ZHCSH72I September 2011 – December 2017 LMK00301
AC coupling allows for shifting the DC bias level (common mode voltage) when driving different receiver standards. Since AC coupling prevents the driver from providing a DC bias voltage at the receiver, it is important to ensure the receiver is biased to its ideal DC level.
When driving differential receivers with an LVDS driver, the signal may be AC coupled by adding DC blocking capacitors; however the proper DC bias point needs to be established at both the driver side and the receiver side. The recommended termination scheme depends on whether the differential receiver has integrated termination resistors or not.
When driving a differential receiver without internal 100 Ω differential termination, the AC coupling capacitors should be placed between the load termination resistor and the receiver to allow a DC path for proper biasing of the LVDS driver. This is shown in Figure 33. The load termination resistor and AC coupling capacitors should be placed as close as possible to the receiver inputs to minimize stub length. The receiver can be biased internally or externally to a reference voltage within the receiver’s common mode input range through resistors in the kilo-ohm range.
When driving a differential receiver with internal 100 Ω differential termination, a source termination resistor should be placed before the AC coupling capacitors for proper DC biasing of the driver as shown in Figure 34. However, with a 100 Ω resistor at the source and the load (i.e. double terminated), the equivalent resistance seen by the LVDS driver is 50 Ω which causes the effective signal swing at the input to be reduced by half. If a self-terminated receiver requires input swing greater than 250 mVpp (differential) as well as AC coupling to its inputs, then the LVDS driver with the double-terminated arrangement in Figure 34 may not meet the minimum input swing requirement; alternatively, the LVPECL or HCSL output driver format with AC coupling is recommended to meet the minimum input swing required by the self-terminated receiver.
When using AC coupling with LVDS outputs, there may be a startup delay observed in the clock output due to capacitor charging. The examples in Figure 33 and Figure 34 use 0.1 μF capacitors, but this value may be adjusted to meet the startup requirements for the particular application.

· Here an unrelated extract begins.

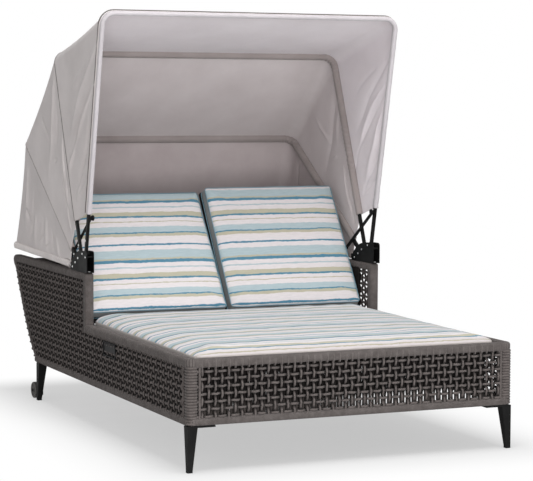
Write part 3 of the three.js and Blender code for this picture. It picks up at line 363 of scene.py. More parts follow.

LVPECL drivers require a DC path to ground. When AC coupling an LVPECL signal use 160 Ω emitter resistors (or 91 Ω for Vcco = 2.5 V) close to the LVPECL driver to provide a DC path to ground as shown in Figure 38. For proper receiver operation, the signal should be biased to the DC bias level (common mode voltage) specified by the receiver. The typical DC bias voltage (common mode voltage) for LVPECL receivers is 2 V. Alternatively, a Thevenin equivalent circuit forms a valid termination as shown in Figure 35 for Vcco = 3.3 V and 2.5 V. Note: this Thevenin circuit is different from the DC coupled example in Figure 32, since the voltage divider is setting the input common mode voltage of the receiver.